Знаменитая строгость его стиля – он использовал «дорогие и редкие материалы, и казалось, что его интерьеры необитаемы»[146], – нравилась клиентам, космополитам и эстетам. Эти обезличенные комнаты, стены которых были обтянуты каучуком или бежевой кожей, зачаровывали. В честь Натали он создал такой интерьер, который идеально соответствовал ее стилю. Интерьер – это отражение души, и Бальзак неспроста придавал ему такое значение, повторяла мадемуазель Шанель. Холл был настоящей симфонией белого цвета, украшенной барельефами из специальной смеси пеньки, цемента, гипса и глицерина. Их этого материала были сделаны муляжи архитектурного орнамента, за которыми искусно скрывались лампы – свет в помещении создавал эффект аквариума. Справа от двери располагался «салон парфюма» – просторное восьмиугольное помещение, тоже украшенное драпировками из этого же материала, из-за которых лился мягкий свет. В середине комнаты братья Джакометти – они же работали и над освещением – устроили нишу, настоящий фонтан света, в котором купались сверкающие флакончики с драгоценным содержимым. Наконец, в большом бело-золотом зале на первом этаже из-за белоснежного бархатного занавеса появлялись манекенщицы. Вокруг подиума Франк поставил стулья, обитые бледно-голубым, желтым и розовым шелком. Во время показов здесь сидела сама Натали, между Колетт и Марлен Дитрих.

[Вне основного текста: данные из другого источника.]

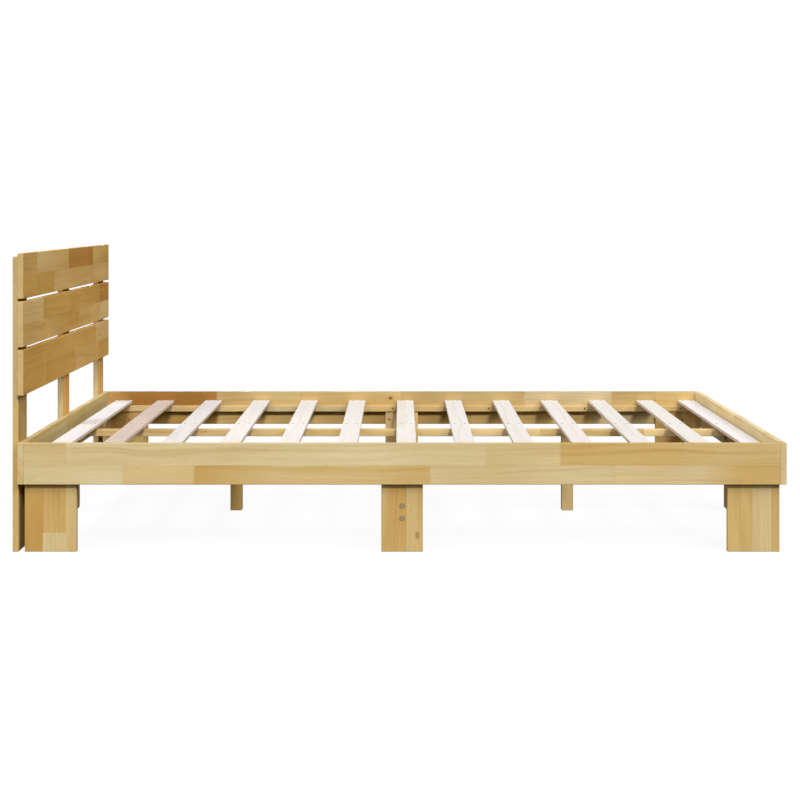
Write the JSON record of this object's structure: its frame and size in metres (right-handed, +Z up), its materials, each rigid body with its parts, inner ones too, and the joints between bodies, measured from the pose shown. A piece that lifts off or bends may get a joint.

Снобизм всегда был необходимым средством рекламы, однажды сказал их друг, композитор Франсис Пулен. Люсьен Лелонг первым сумел оценить верность этих слов. Он сам видел, как за десять лет благодаря его супруге дом моделей стал одним из самых известных в Париже. Несмотря на невероятное количество заказов, он соглашался создавать костюмы для театра, кино и многочисленных балов-маскарадов. Кроме того, ни одно престижное мероприятие – например, торжественный спуск на воду теплохода «Нормандия» в 1935 году – не обходилось без него. Известность Лелонга измерялась количеством роскошных женщин, которых он одевал: Ниме Элуи Бей, черкеска невероятной красоты; экзотическая Бабб де Фосини-Люсанж, венецианки Ники и Мадина Арривабене, невестки Лукино Висконти, мадам Коул Портер, гречанка Лилия Ралли, Мона Харрисон Уильямс или Ия Абди, кузина Тургенева, которую подозревали в шпионаже. Но самым большим успехом княжны было то, что она сделала клиенткой дома свою подругу Марлен Дитрих, с которой стала близко общаться в начале тридцатых годов. «Великолепные узкие платья-футляр из черного бархата, созданные для нее Лелонгом, украшены мягкими складками на плечах, и кажется, что у нашего “голубого Ангела” и правда появились темные крылья», – писал «Вог» в августе 1933 года.
7
В начале 1928 года Натали узнала, что личные вещи и коллекции ее родителей, конфискованные Советами десять лет назад, выставляются на распродажу в Лондоне. Княгиня Ольга Палей и ее дочери знали, что вскоре после национализации их поместья в Царском Селе, вещи, не имевшие специальной исторической ценности – серебро, фарфор, меха, – были разворованы и проданы в разные страны, включая Соединенные Штаты, при посредничестве одной нью-йоркской галереи. На этот раз преступление выглядело куда более явным. На самом деле до сих пор новое правительство не осмеливалось сотворить то же самое с картинами, мебелью и дорогой посудой, включая и бесценный нефрит из «красной гостиной». Вдова великого князя Павла, описавшая в 1922 году в мемуарах бесчинства правящей партии большевиков (они были опубликованы на французском языке), не могла вынести того, что они продали ее сокровища французским и английским торговцам. При поддержке детей она использовала все пути, чтобы этому помешать. Узнав, как и где будут грузить контейнеры с вещами – она даже знала их точное количество, – мать Натали отправилась в Англию, нашла «преступный» корабль и потребовала у британских властей установить наблюдение за грузом, а потом подала жалобу на всех ответственных лиц.